**Description of the task**
Look through the data below and count each line where the word "FreeCAD" appears. Reply with the count alone.

(Records with modeling code)
####
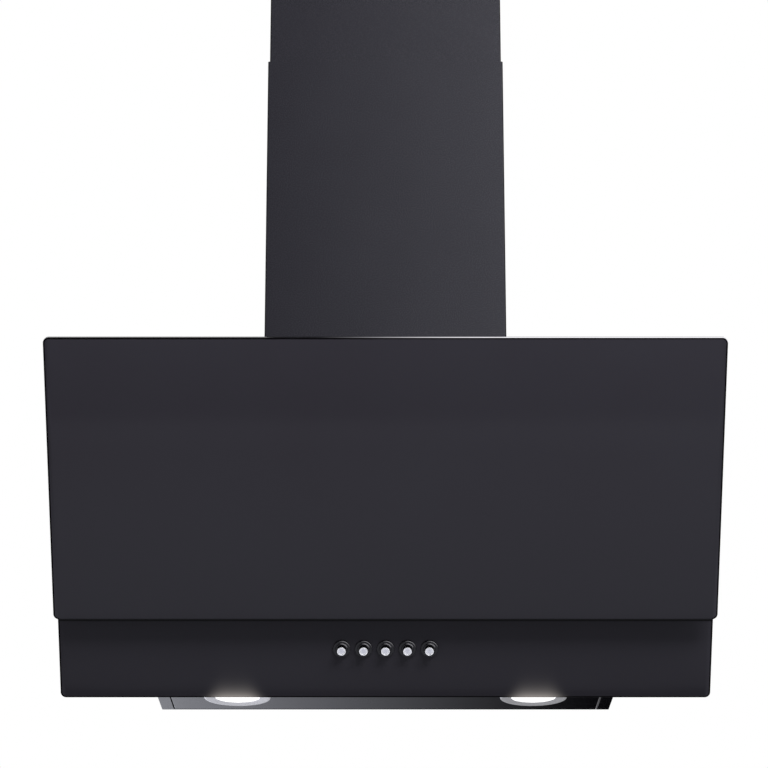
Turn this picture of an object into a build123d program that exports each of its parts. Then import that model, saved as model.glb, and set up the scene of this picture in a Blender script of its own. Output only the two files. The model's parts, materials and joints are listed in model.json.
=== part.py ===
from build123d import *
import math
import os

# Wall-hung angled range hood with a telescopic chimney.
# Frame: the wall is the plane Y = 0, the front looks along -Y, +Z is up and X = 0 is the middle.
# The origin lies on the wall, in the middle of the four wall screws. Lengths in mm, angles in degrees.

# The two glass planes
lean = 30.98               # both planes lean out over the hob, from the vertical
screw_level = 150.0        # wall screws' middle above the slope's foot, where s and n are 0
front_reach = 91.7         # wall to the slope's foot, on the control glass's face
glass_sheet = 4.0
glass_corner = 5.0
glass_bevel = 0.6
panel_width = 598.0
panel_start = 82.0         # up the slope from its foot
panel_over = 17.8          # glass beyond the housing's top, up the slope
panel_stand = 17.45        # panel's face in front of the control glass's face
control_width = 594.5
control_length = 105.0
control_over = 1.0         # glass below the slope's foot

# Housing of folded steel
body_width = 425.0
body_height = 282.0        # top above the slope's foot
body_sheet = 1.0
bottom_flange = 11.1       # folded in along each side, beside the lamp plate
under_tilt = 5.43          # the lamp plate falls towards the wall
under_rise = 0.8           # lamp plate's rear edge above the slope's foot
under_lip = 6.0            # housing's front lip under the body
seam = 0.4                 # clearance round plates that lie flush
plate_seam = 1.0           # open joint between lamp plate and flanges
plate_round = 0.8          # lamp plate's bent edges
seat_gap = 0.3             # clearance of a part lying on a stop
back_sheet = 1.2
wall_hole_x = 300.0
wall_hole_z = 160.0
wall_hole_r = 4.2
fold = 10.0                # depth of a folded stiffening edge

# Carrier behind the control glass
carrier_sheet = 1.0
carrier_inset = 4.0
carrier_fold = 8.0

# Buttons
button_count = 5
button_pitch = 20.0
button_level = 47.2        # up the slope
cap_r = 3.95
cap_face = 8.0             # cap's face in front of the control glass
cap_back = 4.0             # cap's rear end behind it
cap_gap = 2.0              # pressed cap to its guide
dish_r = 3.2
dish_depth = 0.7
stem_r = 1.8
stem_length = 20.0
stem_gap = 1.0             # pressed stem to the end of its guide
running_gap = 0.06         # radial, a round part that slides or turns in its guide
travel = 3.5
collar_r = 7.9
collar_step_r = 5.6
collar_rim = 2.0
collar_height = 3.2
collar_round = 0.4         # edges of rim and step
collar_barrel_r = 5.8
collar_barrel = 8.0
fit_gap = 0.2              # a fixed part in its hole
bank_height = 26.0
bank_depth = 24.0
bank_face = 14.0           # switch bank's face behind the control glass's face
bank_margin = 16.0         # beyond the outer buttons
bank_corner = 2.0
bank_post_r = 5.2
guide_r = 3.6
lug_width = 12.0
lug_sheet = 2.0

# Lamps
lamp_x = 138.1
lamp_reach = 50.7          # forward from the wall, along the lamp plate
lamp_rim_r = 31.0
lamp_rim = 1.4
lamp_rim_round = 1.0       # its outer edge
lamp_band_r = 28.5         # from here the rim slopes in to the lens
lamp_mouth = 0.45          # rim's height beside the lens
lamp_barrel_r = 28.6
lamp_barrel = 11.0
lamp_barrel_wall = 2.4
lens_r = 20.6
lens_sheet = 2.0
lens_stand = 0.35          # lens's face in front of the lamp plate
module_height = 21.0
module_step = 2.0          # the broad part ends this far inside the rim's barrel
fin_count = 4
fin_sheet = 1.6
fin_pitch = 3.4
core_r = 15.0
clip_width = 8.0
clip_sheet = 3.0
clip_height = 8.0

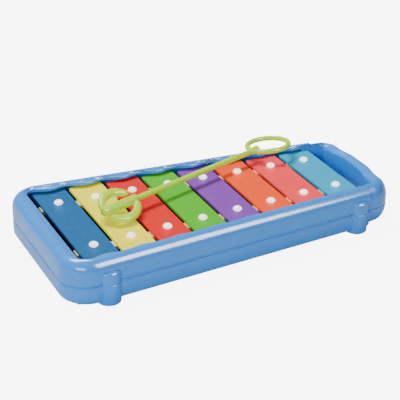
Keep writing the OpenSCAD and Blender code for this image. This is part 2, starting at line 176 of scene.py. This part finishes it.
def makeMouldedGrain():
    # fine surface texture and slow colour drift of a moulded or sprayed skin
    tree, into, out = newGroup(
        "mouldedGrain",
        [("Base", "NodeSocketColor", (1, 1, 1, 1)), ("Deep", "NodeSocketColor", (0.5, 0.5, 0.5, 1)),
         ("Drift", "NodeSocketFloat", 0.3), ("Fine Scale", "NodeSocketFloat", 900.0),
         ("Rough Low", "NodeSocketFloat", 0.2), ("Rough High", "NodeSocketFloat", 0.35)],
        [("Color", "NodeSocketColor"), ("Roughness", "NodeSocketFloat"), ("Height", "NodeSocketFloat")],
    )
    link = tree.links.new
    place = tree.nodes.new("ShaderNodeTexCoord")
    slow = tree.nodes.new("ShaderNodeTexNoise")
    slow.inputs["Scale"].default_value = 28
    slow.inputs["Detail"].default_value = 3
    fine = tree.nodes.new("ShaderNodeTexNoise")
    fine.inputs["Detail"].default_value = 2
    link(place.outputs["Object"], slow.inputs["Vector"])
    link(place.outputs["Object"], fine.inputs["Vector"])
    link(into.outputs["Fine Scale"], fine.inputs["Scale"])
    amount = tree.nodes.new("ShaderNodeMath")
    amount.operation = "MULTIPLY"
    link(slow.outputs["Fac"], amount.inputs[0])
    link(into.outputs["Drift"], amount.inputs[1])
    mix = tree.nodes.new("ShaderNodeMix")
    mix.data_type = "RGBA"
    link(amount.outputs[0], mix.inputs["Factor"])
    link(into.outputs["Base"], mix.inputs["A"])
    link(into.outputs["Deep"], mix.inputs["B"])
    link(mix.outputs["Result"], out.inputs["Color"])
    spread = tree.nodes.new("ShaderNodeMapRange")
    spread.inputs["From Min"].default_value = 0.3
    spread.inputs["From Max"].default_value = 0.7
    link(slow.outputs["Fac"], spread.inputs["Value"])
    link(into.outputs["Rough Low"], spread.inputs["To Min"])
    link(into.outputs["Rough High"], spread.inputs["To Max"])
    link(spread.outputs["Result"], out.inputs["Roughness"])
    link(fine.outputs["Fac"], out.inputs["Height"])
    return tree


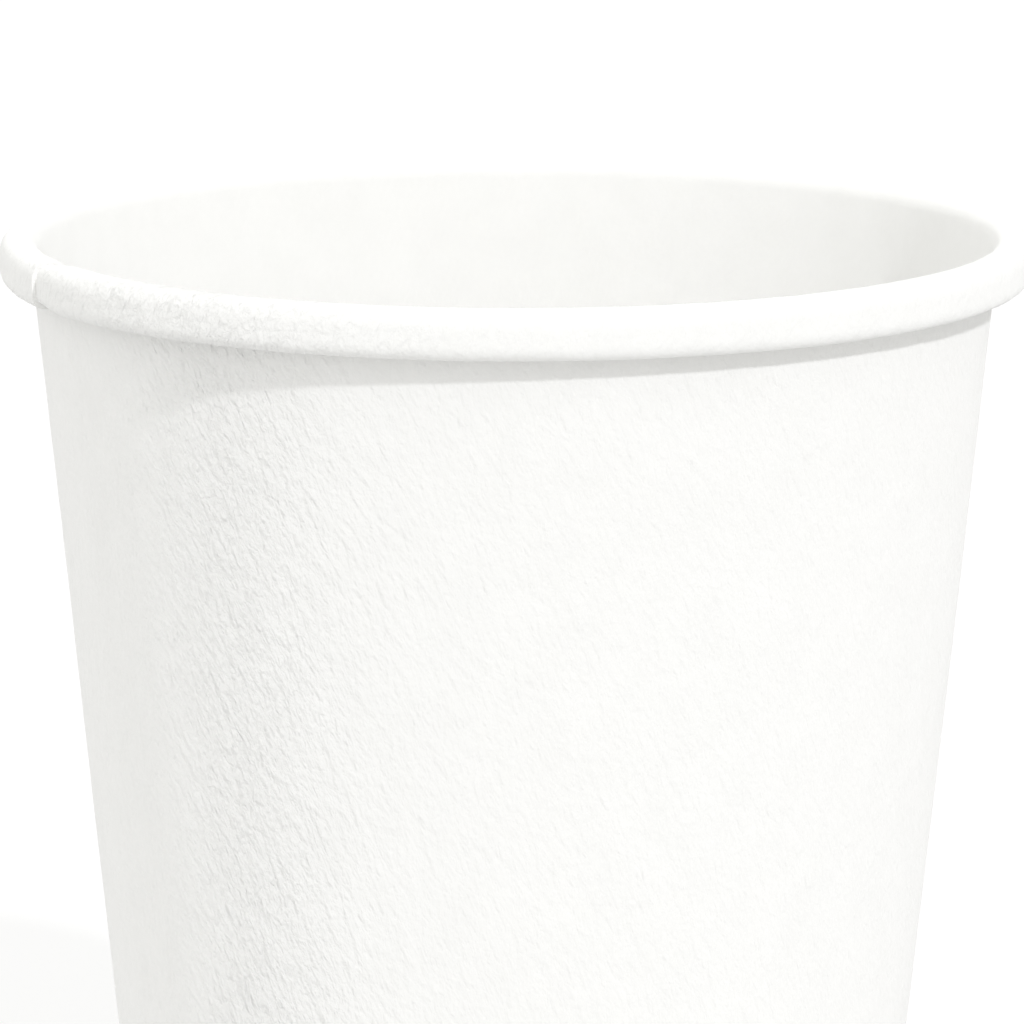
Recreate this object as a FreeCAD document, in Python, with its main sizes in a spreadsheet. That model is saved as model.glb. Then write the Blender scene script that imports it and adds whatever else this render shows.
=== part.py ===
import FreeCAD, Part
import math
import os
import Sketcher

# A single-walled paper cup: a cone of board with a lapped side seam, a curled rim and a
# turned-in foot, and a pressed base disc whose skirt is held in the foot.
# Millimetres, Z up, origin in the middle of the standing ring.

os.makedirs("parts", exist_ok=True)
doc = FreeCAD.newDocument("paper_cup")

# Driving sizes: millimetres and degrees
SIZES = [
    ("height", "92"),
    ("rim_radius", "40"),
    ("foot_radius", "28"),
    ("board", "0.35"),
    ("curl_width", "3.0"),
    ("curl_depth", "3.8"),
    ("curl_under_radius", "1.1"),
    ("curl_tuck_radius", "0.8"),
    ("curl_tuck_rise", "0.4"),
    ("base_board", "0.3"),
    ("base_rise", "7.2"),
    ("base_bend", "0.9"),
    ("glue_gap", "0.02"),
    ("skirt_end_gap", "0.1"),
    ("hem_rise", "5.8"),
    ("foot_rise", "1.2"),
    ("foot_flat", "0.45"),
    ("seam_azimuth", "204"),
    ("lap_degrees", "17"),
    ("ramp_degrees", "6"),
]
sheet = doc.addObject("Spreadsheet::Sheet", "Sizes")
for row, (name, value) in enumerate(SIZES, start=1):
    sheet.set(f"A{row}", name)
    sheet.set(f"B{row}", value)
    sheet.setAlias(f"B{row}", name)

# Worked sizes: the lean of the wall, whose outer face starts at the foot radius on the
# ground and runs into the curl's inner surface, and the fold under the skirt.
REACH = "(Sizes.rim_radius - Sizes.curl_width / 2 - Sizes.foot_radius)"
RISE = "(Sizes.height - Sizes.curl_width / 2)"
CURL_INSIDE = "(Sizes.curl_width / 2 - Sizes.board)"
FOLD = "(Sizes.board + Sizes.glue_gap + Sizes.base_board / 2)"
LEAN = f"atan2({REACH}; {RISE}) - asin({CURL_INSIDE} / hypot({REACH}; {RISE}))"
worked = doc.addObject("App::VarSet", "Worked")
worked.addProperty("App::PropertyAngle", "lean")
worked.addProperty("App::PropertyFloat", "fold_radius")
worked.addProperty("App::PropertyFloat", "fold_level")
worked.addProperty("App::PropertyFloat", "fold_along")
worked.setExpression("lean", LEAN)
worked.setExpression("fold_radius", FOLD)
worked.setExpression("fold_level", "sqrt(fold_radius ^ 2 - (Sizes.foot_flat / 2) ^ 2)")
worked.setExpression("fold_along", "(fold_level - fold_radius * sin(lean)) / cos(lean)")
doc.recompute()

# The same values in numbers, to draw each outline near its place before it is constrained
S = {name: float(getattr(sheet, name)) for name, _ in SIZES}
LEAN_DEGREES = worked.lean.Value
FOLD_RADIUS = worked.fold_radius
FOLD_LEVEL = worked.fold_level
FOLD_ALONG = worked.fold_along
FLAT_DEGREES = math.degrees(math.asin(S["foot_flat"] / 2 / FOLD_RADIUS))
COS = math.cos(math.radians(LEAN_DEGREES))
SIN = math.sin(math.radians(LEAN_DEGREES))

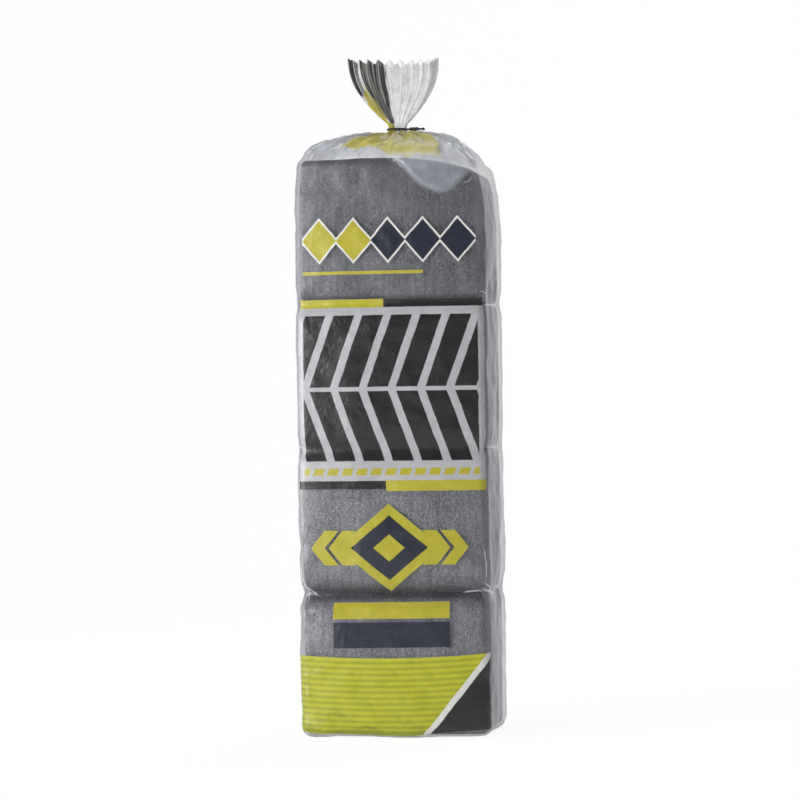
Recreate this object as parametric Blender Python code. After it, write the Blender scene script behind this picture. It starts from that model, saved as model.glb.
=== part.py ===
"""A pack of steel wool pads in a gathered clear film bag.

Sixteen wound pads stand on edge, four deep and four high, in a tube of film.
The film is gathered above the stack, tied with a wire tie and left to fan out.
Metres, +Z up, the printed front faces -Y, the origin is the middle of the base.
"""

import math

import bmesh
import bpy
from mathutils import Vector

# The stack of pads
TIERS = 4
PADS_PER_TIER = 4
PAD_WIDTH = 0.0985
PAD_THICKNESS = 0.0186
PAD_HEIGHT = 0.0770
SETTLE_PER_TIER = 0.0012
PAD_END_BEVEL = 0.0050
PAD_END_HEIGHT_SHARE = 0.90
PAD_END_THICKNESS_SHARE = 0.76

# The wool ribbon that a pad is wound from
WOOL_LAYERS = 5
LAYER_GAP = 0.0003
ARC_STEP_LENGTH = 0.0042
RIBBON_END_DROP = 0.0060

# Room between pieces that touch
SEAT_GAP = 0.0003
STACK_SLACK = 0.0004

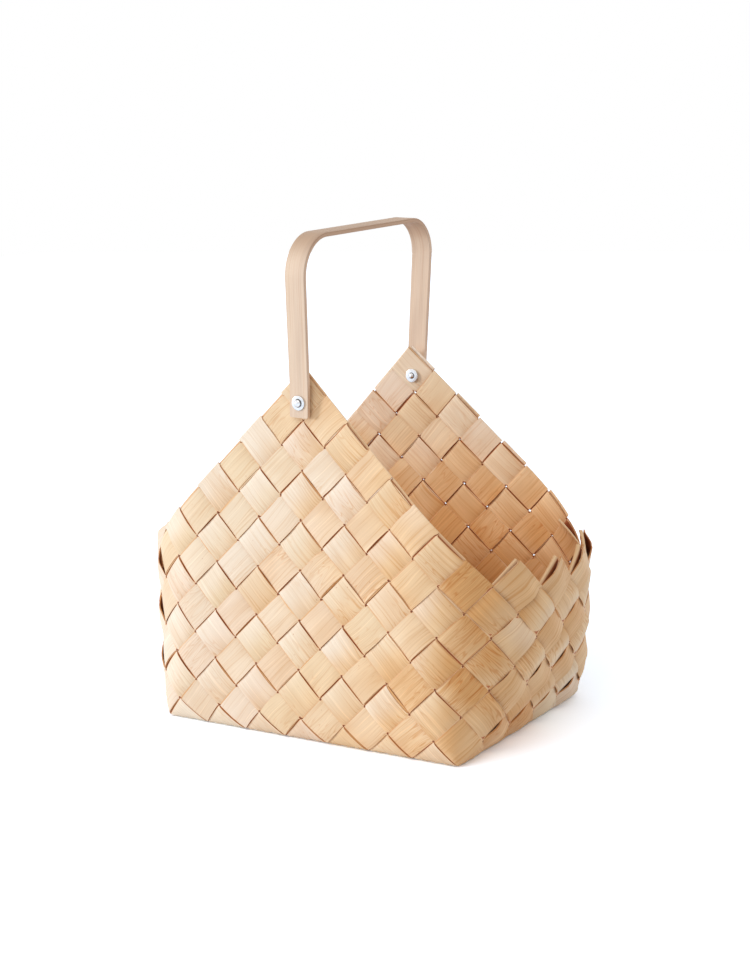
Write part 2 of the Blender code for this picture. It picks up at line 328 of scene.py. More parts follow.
####
**Solved exercise**
3